Naturalmente, le piccole menti asseriscono che i problemi in Iraq siano "inestricabilmente collegati" al conflitto arabo-israeliano così da indurre il copresidente James A. Baker III a ripetere lo stesso errore commesso nel 1991. Egli allora condusse il tentativo di abbandonare il Golfo Persico e rivolgere l'attenzione ai palestinesi, lasciando che Saddam Hussein rimanesse al potere per un'altra dozzina di anni e contribuendo direttamente all'attuale caos. Nel nuovo rapporto, Baker e i suoi colleghi chiedono la creazione di uno Stato palestinese (#12) e chiedono perfino che si arrivi a un accordo finale che si occupi della questione del "diritto al ritorno" dei palestinesi – codice per smantellare lo Stato ebraico. Gli autori del documento dichiarano perentoriamente che "gli israeliani dovrebbero restituire le alture del Golan" in cambio di una garanzia di sicurezza da parte degli Stati Uniti (#16).
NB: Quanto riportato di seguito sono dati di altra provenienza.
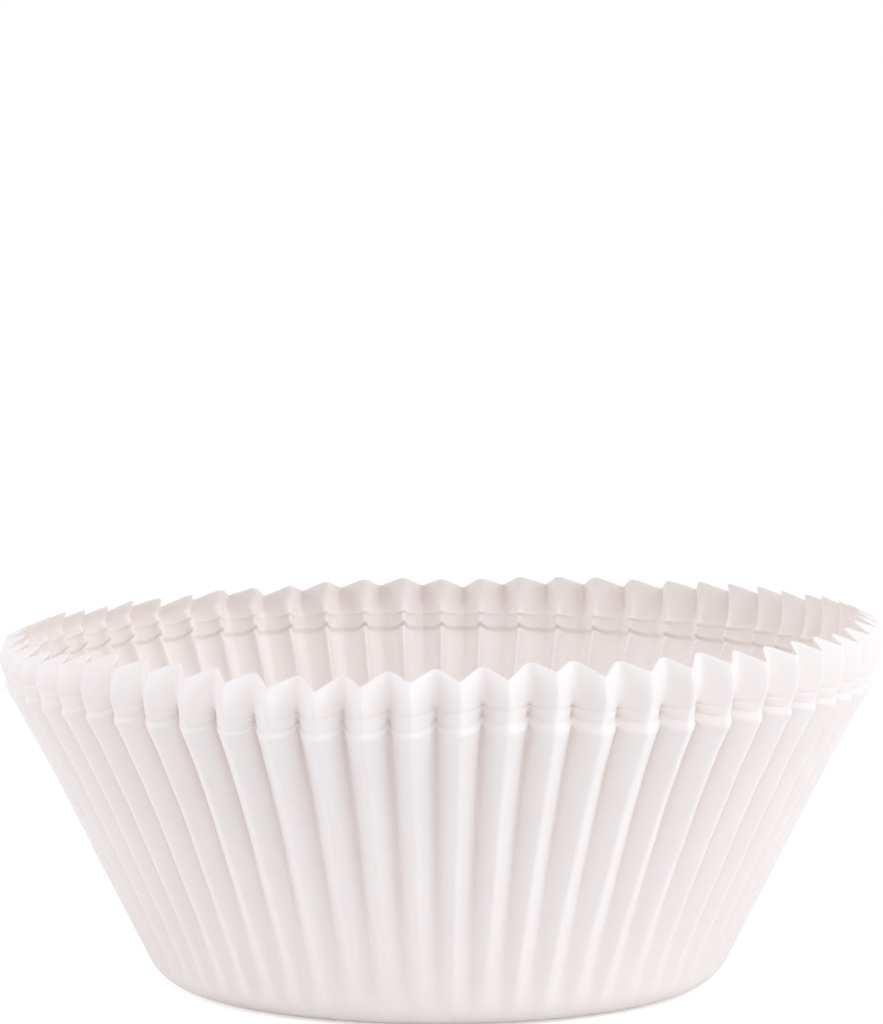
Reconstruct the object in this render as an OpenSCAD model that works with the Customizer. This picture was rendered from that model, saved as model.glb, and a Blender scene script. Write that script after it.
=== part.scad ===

Oltre a ravvisare l'incredibile presunzione di queste dichiarazioni fuori dalla realtà, ci si chiede come andrebbe esattamente a finire la guerra civile irachena, accontentando i palestinesi. Oppure, per quale motivo l'irrisolto conflitto arabo-israeliano sia più pertinente all'Iraq rispetto all'aperto conflitto azero-armeno, che riguarda maggiormente la regione mesopotamica.
Per peggiorare le cose, Baker ha avuto il coraggio di esortare l'amministrazione Bush a non considerare le 79 raccomandazioni contenute nel rapporto alla stregua di una "macedonia di frutta", accettando un'idea e ricusandone un'altra, bensì di accoglierle in toto. Questa asserzione ha fatto perdere la calma perfino a Washington, città famosa per l'arroganza. Il fatto che Baker e il suo copresidente abbiano posato davanti all'obiettivo della famosa fotografa Annie Liebovitz per un servizio pubblicato sulla rivista di moda Men's Vogue non fa altro che confermare l'inconsistenza del loro sforzo, come conferma l'ingaggio di Edelman, il colosso di pubbliche relazioni.
Tutto sommato, il rapporto del Gruppo di Studio sull'Iraq offre un'eccezionale combinazione di prudenza burocratica, false iniziative bipartisan, analisi risapute e banalità convenzionali trite e ritrite.
Sebbene la stampa abbia reagito a queste sciocchezze con "allegria nevrotica", come ha scritto Daniel Henninger sul Wall Street Journal, Robert Kagan e William Kristol considerano tali stupidaggini come "morte prima di nascere" mentre il presidente iracheno Jalal Talabani le definisce "morte per annegamento". Speriamo che costoro abbiano ragione, che il presidente George W. Bush ignori le raccomandazioni contenute nel documento e che questo "nuovo rossetto su un maiale vecchissimo" (Spencer Ackerman) scompaia rapidamente dalla vista.
Questo non vuol dire che Bush dovrebbe "proseguire l'azione", dal momento che ciò non ha funzionato. Un mucchio di idee creative sono state lanciate da individui ben informati sull'Iraq, compassionevoli verso gli obiettivi dell'Amministrazione di costruire un Iraq libero, democratico e prospero, e non tentati a considerare il loro ruolo come un esercizio di pavoneggiamento. La Casa Bianca dovrebbe chiedere a questi talentuosi individui di partecipare ai brainstorming, di discutere e di presentarsi con qualche idea utile in merito al futuro ruolo americano in Iraq.
Fare questo significa rompere con una tradizione presidenziale, che risale almeno al 1919, e che io definisco come una diplomazia "che non sa nulla" in merito al Medio Oriente. Woodrow Wilson designò a capo di una commissione di inchiesta sul Levante due americani del tutto incompetenti poiché, come spiegò un collaboratore di Wilson, il Presidente "riteneva che questi due uomini fossero particolarmente qualificati ad andare in Siria dal momento che non sapevano nulla riguardo a questo paese". Questo approccio americano del "non so nulla" è fallito 87 anni fa ed è destinato a fallire ancora.